Ali Mahdi spoke on the steps of his heavily-guarded headquarters where he was escorted at breakneck speed by US armoured vehicles after meeting Gen Aideed. 'We ask the Americans and the United Nations to disarm the Somali people because if you do not disarm, peace will not come back in this country,' he added.

The two men's feud, which followed their alliance to defeat the Somali dictator, Mohamed Siad Barre, in January 1991, has killed thousands. It has brought Somalia, where hundreds starve to death every day, to its knees.

The meeting between the warlords was held at the new US mission in Mogadishu. Minutes after the agreement was announced the two men embraced and shook hands. The meeting came only 48 hours after US marines landed in Mogadishu to ensure relief supplies reached Somalia's starving people.

In Baidoa, which has attracted thousands of the starving - and, more recently, armed men escaping the capital - gunmen vanished from the streets yesterday after reports that US marines were pushing towards the town.

Somalis arriving in Baidoa said marines were 25 miles to the east and closing in fast after landing at the old military air base of Bali Dogle, halfway from Mogadishu. But reporters who made the 200km road journey from the capital saw no sign of troops.

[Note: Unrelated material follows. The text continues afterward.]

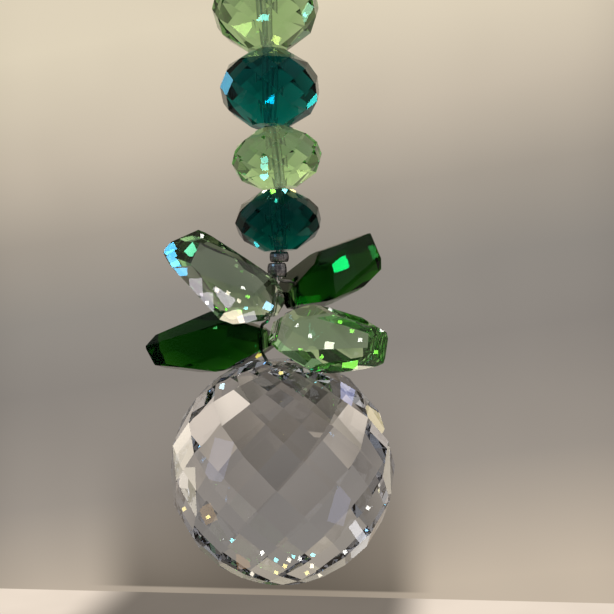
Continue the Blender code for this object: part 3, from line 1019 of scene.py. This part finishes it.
@dataclass
class Findings:
    """The metal parts: ring, crimps and beading wire."""

    nodes: dict[str, bpy.types.Object]
    platings: tuple[tuple[MetalFinish, tuple[str, ...]], ...] = (
        (GUNMETAL, ("top_crimp_bead", "crimp_bead_upper", "crimp_bead_lower")),
        (SILVER, ("hanging_ring",)),
        (WIRE_GREY, ("beading_wire",)),
    )

    def dress(self) -> None:
        """Gives each metal part its plating."""
        for finish, names in self.platings:
            plate = finish.build()
            for name in names:
                dress_node(self.nodes[name], plate)
                LOG.info("%s is %s", name, finish.name)


def set_room_light() -> None:
    """Sets the even room light that fills every side, darker towards the floor."""
    world = bpy.data.worlds.new("room")
    world.use_nodes = True
    nodes, links = world.node_tree.nodes, world.node_tree.links
    place = nodes.new("ShaderNodeTexCoord")
    split = nodes.new("ShaderNodeSeparateXYZ")
    ramp = nodes.new("ShaderNodeValToRGB")
    for point, (position, colour) in zip(ramp.color_ramp.elements, ROOM_STOPS):
        point.position = position
        point.color = (*colour, 1.0)
    half = nodes.new("ShaderNodeMapRange")
    half.inputs["From Min"].default_value = -1.0
    links.new(place.outputs["Generated"], split.inputs["Vector"])
    links.new(split.outputs["Z"], half.inputs["Value"])
    links.new(half.outputs["Result"], ramp.inputs["Fac"])
    links.new(ramp.outputs["Color"], nodes["Background"].inputs["Color"])
    bpy.context.scene.world = world


def set_light_paths() -> None:
    """Lets light cross many facets, and shows colours as a plain camera does."""
    scene = bpy.context.scene
    scene.cycles.max_bounces = GLASS_BOUNCES
    scene.cycles.transmission_bounces = GLASS_BOUNCES
    scene.cycles.glossy_bounces = GLOSS_BOUNCES
    scene.view_settings.view_transform = "Standard"


def main() -> None:
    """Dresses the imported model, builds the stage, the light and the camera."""
    logging.basicConfig(level=logging.INFO, format="%(name)s: %(message)s")
    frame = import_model()
    camera = PhotoCamera()
    camera.build()
    Beads(frame["nodes"]).dress()
    Findings(frame["nodes"]).dress()
    Stage().build()
    for lamp in LAMPS:
        lamp.build()
    depsgraph = bpy.context.evaluated_depsgraph_get()
    for glint in [*GLINTS, *sparkles()]:
        glint.build(camera, depsgraph)
    set_room_light()
    set_light_paths()


if __name__ == "__main__":
    main()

Aid agencies appealed for a swift military push on Baidoa after US marines and French paratroopers landed in Mogadishu at the start of Operation Restore Hope. On Wednesday night, gunmen went on a looting and shooting spree in Baidoa. Aid workers barricaded themselves in their compounds on Thursday night, fearing gunmen would go on a last-gasp spree before US forces arrived. They said up to 80 people were killed in the town centre earlier this week during fighting between followers of rival warlords.